Jüd*innen, Sinti*zze und Rom*nja, Menschen, die mit Behinderung(en) leben, LGBTQIA*, Kommunist*innen und Sozialdemokrat*innen, Jesuiten und Priester, Zeug*innen Jehovas, sogenannte „Asoziale“, Kriegsdienstverweigerer, Widerstandskämpfer*innen und auch Schwarze Menschen oder Menschen afrikanischer Herkunft – Millionen Menschen wurden Opfer einer unvorstellbaren Form der Grausamkeit durch die Nationalsozialisten.

Das Europäische Parlament als Ort der Menschenrechte, Demokratie und Toleranz ist ein passender Ort zum Gedenken an die Opfer der Nazi Ära. Die Biografien erinnern daran, dass die Lehren aus der Zeit des Nationalsozialismus auch heute noch relevant sind und dass wir Diskriminierung, Rassismus und Vorurteile in all ihren Formen weiterhin bekämpfen müssen.

Die Fotoausstellung zielt darauf ab, das Bewusstsein für die vergessenen und unerzählten Geschichten einiger dieser Menschen zu schärfen und ihnen eine Stimme zu geben. Es ist wichtig, die Erinnerung an alle Opfer des Nationalsozialismus zu pflegen und sicherzustellen, dass ihre tragischen Schicksale nicht vergessen werden.

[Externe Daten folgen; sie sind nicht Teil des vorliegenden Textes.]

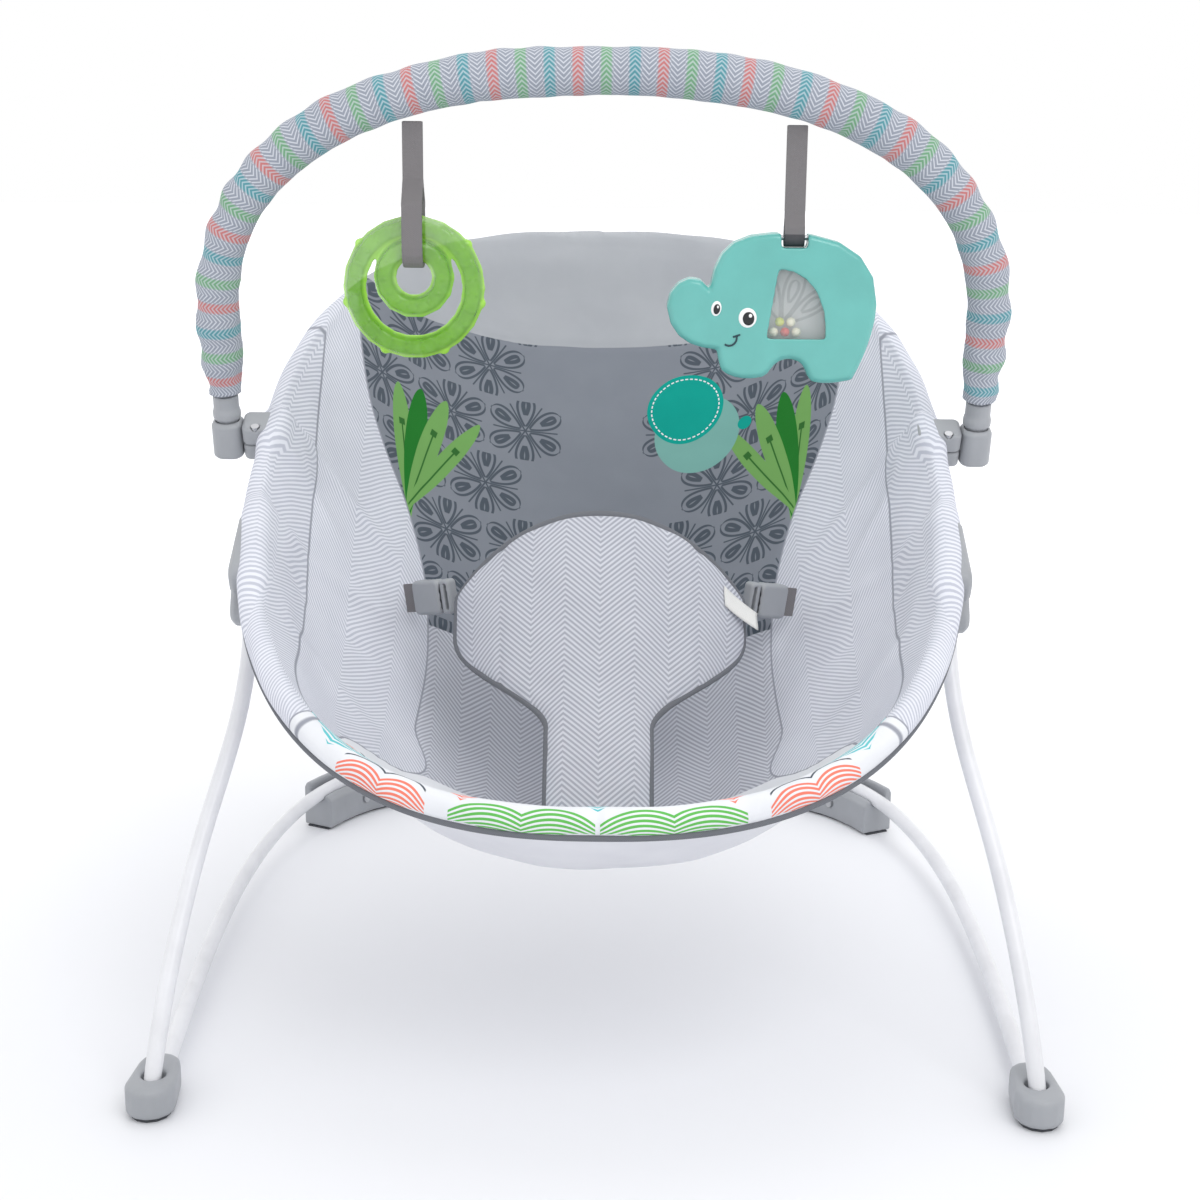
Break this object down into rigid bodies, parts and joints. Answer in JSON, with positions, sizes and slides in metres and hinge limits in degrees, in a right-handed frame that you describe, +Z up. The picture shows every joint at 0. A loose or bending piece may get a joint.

Wichtig ist hierbei, dass es nicht zu einer „Konkurrenz der Erinnerung“ kommt, denn jedes Leiden der Menschen, die durch die Nationalsozialisten zu Opfer wurden, ist menschliches Leiden. Nach neuestem Forschungsstand wird geschätzt, dass zwischen 2000-3000 Schwarze Menschen und Menschen afrikanischer Herkunft ihr Leben durch die Nürnberger „Rassegesetze“ verloren.

Je mehr wir über die Gräueltaten der Nazis berichten, je vollständiger wir verstehen, was die Nazi-Ideologie bewirkt hat, desto besser können wir uns weiterhin gemeinsam auf eine friedliche Zukunft vorbereiten. Und das ist angesichts des Wachstums rechtsextremer Parteien in vielen Teilen Europas und der Welt mehr als notwendig.

Im Gedenken an die Opfer des Nationalsozialismus dürfen wir niemanden zurücklassen, kein Schicksal übersehen, ohne Tränen zu vergießen. Es liegt in unserer gemeinsamen Verantwortung, uns an die Vergangenheit zu erinnern und aus ihr zu lernen.